Spragg has proposed to deliver water from the Manavgat River in Turkey across the Mediterranean Sea to Israel and the Gaza Strip, which has an extreme shortage of water, which presently is being reviewed by the World Bank.
Spragg has proposed to the Australian government that bulk fresh drinking water using his waterbag technology could be applied to urban water supplies that have a shortage. It would establish an economically sound new industry for bulk fresh water transport. An analysis of the economic and environmental advantages for waterbag technology by using the ocean currents from the Tully River to Brisbane, Queensland has been completed.

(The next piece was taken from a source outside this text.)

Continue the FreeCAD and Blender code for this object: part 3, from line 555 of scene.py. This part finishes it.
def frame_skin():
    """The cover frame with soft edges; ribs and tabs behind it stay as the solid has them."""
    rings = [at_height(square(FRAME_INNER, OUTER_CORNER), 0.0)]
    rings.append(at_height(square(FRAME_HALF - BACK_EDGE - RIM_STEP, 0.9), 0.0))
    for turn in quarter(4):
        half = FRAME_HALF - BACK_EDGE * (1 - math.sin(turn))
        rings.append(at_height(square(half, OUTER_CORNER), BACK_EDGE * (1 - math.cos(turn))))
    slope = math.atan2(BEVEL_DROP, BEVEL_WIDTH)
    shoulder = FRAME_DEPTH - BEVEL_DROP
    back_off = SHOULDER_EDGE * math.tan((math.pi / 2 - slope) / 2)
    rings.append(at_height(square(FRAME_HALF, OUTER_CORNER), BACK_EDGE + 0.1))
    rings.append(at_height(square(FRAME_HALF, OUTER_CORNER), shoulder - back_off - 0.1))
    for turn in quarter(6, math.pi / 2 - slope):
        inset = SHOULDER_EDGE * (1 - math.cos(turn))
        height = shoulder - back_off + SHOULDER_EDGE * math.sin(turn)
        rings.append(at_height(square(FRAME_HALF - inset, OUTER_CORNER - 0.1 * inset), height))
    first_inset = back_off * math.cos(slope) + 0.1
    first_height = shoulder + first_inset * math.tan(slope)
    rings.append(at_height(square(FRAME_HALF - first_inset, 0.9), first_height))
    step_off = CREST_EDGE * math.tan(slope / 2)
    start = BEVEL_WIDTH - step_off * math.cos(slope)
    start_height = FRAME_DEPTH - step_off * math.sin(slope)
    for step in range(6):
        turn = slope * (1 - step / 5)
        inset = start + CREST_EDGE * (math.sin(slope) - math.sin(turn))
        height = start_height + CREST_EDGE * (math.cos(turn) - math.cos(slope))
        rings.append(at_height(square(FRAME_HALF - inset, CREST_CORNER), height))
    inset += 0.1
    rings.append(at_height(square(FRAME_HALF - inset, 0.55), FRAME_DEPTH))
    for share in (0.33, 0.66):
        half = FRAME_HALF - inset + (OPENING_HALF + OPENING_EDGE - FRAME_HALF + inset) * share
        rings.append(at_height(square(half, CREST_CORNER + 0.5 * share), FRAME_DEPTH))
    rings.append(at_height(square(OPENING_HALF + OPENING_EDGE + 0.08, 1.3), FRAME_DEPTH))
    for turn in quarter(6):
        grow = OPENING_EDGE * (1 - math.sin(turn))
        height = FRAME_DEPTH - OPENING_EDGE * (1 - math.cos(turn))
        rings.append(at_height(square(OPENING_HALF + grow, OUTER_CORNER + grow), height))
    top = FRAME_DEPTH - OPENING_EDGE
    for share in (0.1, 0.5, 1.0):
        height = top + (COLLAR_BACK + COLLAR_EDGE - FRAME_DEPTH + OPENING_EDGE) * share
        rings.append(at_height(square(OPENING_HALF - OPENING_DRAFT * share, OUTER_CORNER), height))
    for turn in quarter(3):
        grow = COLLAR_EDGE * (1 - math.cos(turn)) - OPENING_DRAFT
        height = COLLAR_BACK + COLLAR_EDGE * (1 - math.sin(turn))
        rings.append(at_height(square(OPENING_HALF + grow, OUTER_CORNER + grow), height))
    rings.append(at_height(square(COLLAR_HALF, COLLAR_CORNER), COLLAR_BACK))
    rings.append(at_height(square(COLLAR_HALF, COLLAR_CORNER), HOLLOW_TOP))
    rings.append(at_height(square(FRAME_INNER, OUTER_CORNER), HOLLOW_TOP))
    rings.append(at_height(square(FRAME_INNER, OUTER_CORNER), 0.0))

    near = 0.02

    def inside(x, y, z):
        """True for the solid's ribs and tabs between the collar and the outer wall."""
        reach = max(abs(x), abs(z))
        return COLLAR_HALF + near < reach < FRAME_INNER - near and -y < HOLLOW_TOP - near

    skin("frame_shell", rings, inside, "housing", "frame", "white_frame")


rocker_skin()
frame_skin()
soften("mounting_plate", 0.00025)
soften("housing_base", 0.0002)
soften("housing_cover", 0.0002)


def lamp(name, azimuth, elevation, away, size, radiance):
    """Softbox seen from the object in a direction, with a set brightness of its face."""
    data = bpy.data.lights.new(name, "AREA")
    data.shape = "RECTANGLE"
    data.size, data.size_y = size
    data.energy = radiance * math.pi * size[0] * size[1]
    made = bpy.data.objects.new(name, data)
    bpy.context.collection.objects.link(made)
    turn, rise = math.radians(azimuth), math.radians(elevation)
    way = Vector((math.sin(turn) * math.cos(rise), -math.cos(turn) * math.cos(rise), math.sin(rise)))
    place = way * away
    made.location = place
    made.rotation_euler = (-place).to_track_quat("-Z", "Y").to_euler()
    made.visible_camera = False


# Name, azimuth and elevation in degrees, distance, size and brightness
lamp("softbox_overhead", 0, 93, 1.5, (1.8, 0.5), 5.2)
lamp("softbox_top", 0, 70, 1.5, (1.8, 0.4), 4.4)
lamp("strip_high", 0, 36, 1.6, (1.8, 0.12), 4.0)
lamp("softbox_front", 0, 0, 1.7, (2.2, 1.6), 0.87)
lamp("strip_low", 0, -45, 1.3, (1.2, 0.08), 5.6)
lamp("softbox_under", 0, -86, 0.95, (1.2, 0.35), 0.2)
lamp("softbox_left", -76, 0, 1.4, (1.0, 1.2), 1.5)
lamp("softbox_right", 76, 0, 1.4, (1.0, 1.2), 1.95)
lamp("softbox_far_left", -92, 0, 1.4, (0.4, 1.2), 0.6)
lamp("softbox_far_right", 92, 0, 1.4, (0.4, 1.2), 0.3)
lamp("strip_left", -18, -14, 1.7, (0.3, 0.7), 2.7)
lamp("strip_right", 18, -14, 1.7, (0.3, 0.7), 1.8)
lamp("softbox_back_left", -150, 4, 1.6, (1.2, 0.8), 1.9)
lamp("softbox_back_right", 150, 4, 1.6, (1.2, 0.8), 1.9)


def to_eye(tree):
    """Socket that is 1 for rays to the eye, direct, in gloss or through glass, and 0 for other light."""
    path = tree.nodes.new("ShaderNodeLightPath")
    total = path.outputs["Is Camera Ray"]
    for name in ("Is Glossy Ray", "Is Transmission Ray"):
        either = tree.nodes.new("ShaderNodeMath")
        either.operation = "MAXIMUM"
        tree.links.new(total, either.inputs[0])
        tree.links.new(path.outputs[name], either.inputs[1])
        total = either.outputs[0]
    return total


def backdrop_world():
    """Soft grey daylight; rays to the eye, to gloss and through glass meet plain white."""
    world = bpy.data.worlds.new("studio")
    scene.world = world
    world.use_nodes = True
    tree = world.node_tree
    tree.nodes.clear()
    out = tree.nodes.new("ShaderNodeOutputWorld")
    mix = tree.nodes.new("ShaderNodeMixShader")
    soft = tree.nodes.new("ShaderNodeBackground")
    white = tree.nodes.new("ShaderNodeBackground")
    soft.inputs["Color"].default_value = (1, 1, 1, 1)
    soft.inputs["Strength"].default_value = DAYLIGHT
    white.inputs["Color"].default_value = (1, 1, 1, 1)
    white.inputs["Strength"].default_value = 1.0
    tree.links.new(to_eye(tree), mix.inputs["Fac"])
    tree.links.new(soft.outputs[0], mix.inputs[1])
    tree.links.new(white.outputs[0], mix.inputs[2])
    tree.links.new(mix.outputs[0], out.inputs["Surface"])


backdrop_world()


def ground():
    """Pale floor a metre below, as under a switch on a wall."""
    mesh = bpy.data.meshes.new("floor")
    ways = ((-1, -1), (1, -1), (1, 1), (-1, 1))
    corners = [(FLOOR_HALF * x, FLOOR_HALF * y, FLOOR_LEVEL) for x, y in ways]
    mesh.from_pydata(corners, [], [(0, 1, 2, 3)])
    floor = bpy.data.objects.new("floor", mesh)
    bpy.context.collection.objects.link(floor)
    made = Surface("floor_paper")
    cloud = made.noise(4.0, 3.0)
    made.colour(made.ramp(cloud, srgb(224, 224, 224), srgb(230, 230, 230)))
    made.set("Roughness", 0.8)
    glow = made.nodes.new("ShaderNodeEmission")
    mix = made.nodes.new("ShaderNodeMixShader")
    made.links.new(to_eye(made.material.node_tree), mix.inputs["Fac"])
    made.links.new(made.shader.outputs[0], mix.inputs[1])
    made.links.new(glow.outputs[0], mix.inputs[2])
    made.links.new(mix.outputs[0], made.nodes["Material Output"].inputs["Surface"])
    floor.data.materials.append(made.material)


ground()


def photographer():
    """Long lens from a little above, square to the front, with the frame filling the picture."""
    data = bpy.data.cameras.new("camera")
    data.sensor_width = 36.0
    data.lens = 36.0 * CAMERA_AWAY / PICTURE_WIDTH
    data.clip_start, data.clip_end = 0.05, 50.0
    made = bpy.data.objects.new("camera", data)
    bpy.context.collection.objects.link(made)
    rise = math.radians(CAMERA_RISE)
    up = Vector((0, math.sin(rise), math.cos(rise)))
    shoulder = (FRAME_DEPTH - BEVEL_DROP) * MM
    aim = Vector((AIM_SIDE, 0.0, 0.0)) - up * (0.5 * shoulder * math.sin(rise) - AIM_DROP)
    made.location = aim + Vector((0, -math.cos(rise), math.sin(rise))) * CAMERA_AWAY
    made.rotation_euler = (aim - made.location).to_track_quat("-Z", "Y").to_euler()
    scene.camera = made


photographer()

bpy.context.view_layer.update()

On the Gold Coast the Tugan desalination plant is being built to supply 120 megaliters of drinking water daily at a cost of approximately $1.2 billion. Operation of the Tugan desalination plant will produce 235,000 tons of CO2 greenhouse gases annually. Preliminary cost estimates indicate that using waterbag technology to deliver the same amount of water from the Tully river to the Gold Coast may be 30 times less expensive than desalination, and that waterbag technology may emit 60 times less greenhouse gas. These figures suggest that waterbag technology would deliver water for much less cost than the proposed pipeline from the Burdekin River to Brisbane which is projected to cost approximately $7.5 billion for infrastructure and about $250 million for annual operation.
Spragg has proposed to the White House the idea of a peace offering in the Middle East by supplying 20 to 30 of his waterbags with fresh water and transport them from Turkey to the Palestinians and Israelis. The technology could also be used for the collection of Australia's factory waste water outputs, storm water, and sewerage for processing and reuse.